Requirements
From the entries below, reproduce exactly the line containing "Reconstruct the object", the line containing "back, Z up.", and every line in between, with nothing added.

Stored rows
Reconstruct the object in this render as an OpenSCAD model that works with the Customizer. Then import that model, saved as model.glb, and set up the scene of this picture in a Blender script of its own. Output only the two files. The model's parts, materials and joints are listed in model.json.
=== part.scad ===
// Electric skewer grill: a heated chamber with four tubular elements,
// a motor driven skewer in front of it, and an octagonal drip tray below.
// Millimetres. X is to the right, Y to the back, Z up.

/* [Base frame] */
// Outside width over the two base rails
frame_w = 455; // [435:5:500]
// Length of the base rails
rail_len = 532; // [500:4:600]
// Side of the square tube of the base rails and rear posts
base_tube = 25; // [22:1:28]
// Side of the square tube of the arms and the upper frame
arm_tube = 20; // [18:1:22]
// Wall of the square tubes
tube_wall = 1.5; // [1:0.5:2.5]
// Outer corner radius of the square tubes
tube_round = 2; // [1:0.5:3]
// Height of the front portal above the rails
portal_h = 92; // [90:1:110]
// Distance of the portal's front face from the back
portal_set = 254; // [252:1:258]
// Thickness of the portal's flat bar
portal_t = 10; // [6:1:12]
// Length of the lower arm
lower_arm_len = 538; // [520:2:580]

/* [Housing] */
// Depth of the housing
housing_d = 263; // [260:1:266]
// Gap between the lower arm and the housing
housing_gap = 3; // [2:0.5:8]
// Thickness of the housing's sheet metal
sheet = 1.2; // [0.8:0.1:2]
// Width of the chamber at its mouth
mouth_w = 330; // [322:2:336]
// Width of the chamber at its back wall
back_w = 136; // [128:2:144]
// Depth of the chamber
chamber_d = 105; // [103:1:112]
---
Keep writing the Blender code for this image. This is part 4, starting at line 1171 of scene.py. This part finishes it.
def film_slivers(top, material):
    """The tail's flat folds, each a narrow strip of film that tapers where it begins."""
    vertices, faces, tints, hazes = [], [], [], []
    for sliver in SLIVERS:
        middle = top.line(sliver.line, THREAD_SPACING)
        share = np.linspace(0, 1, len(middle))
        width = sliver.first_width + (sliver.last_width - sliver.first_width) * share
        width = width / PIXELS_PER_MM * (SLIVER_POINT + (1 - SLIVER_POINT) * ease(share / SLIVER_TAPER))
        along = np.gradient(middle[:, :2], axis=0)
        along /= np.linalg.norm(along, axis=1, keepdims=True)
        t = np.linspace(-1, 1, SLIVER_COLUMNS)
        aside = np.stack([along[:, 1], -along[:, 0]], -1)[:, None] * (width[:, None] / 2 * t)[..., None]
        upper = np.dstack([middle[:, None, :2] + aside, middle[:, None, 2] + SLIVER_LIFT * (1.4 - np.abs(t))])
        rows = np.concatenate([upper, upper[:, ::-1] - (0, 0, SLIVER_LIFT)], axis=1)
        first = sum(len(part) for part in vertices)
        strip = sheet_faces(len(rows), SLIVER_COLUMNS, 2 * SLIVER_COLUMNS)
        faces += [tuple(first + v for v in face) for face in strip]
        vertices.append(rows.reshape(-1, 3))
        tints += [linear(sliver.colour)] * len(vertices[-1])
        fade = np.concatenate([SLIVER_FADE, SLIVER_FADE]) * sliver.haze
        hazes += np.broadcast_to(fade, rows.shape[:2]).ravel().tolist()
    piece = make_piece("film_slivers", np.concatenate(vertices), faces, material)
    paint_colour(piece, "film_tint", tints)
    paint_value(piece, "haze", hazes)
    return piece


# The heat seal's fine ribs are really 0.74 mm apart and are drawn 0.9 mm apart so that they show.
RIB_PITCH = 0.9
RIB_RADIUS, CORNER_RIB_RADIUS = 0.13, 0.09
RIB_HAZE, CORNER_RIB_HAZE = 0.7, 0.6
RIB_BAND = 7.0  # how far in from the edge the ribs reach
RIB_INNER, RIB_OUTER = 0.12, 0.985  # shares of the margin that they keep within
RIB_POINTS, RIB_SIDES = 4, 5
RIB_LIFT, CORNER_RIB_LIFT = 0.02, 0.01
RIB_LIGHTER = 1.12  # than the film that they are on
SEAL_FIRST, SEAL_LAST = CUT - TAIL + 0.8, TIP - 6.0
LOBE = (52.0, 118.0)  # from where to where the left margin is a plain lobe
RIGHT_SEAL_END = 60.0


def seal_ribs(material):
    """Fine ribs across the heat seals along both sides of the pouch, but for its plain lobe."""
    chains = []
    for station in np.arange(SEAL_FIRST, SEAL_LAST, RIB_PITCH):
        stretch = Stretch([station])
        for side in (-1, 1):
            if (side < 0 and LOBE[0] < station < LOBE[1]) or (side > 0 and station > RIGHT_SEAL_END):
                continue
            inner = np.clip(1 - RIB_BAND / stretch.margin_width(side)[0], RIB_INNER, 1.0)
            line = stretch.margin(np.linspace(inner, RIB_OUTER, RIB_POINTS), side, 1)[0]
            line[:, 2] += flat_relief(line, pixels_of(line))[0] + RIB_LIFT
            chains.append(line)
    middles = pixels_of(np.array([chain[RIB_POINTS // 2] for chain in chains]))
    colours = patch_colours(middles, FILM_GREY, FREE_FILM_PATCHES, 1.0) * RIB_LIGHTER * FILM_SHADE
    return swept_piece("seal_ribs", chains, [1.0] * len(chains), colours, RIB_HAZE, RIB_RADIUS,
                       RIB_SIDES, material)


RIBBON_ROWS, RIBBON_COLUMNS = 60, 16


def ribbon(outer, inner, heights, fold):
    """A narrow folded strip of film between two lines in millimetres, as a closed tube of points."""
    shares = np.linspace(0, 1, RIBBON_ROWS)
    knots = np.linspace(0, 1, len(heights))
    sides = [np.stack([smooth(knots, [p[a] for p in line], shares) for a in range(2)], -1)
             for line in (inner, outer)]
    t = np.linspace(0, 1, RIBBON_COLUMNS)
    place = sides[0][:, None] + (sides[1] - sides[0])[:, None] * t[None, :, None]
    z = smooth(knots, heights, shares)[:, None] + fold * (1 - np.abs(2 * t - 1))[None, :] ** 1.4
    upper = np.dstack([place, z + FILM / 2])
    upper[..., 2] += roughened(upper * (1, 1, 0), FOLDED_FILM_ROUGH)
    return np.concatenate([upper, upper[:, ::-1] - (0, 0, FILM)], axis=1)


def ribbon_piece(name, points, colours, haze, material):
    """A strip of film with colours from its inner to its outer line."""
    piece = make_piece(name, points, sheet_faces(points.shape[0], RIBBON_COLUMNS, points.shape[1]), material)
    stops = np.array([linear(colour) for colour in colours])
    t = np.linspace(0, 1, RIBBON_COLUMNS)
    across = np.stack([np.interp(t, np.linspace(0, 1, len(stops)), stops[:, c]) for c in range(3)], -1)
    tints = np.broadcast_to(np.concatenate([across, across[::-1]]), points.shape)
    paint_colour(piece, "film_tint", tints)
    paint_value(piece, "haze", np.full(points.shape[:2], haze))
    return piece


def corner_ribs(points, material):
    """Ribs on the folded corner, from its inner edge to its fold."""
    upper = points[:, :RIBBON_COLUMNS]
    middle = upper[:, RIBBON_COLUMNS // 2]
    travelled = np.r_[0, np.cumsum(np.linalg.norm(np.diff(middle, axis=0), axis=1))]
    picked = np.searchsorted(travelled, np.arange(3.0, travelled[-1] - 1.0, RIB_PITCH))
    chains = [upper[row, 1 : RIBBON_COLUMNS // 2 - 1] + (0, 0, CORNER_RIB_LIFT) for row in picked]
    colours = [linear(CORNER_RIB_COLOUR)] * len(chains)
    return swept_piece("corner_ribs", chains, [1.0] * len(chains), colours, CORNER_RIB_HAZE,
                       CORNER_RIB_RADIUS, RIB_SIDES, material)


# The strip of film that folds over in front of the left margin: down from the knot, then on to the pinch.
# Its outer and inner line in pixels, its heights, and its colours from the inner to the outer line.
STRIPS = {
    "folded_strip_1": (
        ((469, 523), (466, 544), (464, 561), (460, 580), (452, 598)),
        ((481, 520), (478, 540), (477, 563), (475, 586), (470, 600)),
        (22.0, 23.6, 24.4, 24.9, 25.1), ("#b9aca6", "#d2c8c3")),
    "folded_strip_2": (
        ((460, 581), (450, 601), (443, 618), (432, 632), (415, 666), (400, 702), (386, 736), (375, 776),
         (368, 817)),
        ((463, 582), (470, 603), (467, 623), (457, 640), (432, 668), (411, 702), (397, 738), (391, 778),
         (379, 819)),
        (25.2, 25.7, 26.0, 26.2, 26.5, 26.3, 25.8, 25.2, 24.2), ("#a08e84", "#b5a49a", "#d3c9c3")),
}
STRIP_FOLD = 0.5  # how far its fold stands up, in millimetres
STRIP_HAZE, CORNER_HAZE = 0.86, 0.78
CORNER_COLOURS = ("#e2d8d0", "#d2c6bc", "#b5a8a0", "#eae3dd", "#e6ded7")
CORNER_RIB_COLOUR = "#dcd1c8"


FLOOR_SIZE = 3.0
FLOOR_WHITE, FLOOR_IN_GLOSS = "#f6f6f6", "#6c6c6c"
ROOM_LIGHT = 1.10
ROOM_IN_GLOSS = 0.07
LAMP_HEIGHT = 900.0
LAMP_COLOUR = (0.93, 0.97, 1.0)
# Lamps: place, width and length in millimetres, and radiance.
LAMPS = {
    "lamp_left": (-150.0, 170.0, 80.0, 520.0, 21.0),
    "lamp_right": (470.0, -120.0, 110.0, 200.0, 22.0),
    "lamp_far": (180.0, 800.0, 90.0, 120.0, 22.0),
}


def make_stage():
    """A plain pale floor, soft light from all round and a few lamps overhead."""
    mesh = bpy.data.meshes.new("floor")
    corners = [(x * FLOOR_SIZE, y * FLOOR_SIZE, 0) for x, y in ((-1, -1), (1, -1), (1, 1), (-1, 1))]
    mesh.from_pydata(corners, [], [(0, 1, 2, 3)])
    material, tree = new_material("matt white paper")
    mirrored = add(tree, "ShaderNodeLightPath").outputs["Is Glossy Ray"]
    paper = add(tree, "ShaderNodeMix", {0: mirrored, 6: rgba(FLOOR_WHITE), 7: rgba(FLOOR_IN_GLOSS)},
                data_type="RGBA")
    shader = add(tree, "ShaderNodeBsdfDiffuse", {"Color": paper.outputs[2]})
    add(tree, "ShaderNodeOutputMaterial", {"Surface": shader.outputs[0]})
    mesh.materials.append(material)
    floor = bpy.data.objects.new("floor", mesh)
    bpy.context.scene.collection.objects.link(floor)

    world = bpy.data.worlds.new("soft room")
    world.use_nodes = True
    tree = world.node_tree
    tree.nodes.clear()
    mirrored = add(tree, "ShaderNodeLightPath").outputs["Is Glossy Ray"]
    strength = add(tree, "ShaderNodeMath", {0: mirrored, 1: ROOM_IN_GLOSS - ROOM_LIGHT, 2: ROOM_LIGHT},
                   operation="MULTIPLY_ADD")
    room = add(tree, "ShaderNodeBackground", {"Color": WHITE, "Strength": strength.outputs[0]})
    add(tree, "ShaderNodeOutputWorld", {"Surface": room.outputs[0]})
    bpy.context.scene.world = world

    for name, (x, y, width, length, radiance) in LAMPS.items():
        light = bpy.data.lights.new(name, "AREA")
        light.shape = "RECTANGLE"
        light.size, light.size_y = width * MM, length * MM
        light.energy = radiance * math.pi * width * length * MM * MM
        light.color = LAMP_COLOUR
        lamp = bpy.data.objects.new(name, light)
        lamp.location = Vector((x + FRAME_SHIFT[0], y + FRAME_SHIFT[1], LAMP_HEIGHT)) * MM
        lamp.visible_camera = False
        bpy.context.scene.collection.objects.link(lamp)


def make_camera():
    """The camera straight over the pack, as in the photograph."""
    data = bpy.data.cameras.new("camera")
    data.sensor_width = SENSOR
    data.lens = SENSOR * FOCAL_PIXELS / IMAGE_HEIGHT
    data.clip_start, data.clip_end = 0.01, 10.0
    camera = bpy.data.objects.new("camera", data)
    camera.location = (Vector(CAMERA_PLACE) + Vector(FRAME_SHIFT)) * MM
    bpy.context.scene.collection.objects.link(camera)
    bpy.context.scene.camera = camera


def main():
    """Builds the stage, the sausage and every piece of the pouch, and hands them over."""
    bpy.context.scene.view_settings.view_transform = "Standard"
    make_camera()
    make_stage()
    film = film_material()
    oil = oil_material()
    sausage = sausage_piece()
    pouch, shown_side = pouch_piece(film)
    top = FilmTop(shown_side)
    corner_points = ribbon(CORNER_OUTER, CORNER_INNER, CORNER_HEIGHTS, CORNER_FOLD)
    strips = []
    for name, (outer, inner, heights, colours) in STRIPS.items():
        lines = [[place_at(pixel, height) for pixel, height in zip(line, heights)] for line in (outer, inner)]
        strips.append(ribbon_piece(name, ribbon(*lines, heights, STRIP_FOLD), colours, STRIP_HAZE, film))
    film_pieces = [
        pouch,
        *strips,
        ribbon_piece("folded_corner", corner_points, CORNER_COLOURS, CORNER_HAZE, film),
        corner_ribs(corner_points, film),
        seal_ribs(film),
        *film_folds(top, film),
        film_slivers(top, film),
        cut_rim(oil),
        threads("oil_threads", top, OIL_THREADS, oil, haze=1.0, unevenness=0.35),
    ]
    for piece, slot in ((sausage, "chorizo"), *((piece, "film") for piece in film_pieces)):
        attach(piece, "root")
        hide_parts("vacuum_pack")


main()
--
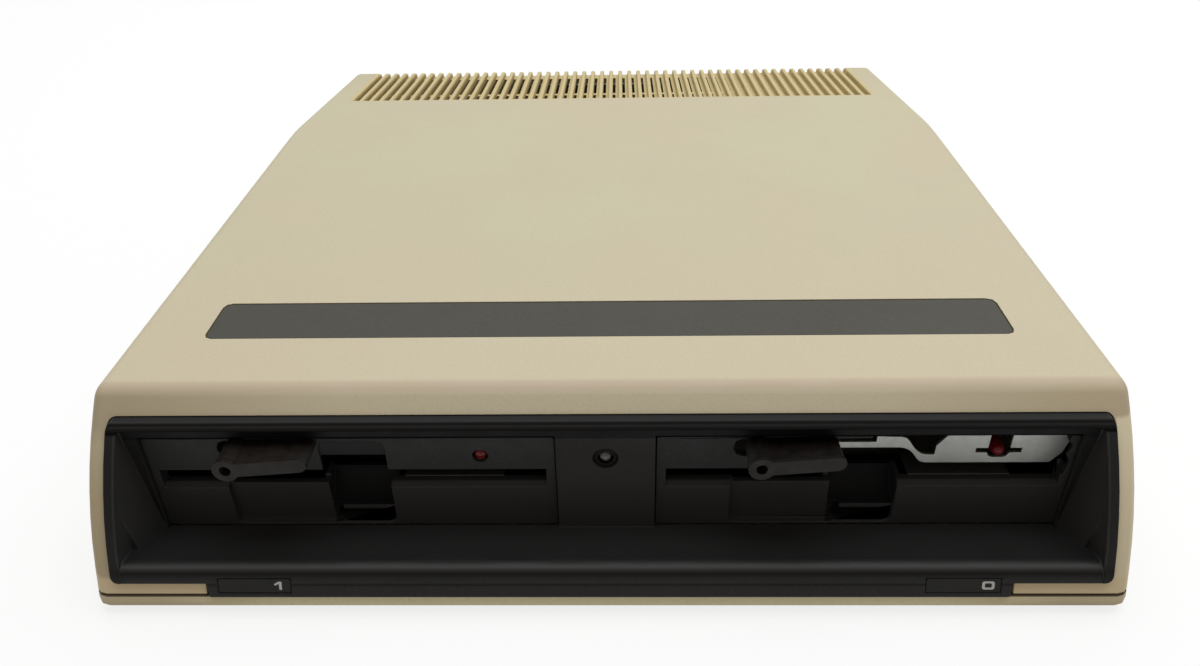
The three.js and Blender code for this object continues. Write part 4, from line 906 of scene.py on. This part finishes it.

Solution to this exercise
Reconstruct the object in this render as an OpenSCAD model that works with the Customizer. Then import that model, saved as model.glb, and set up the scene of this picture in a Blender script of its own. Output only the two files. The model's parts, materials and joints are listed in model.json.
=== part.scad ===
// Electric skewer grill: a heated chamber with four tubular elements,
// a motor driven skewer in front of it, and an octagonal drip tray below.
// Millimetres. X is to the right, Y to the back, Z up.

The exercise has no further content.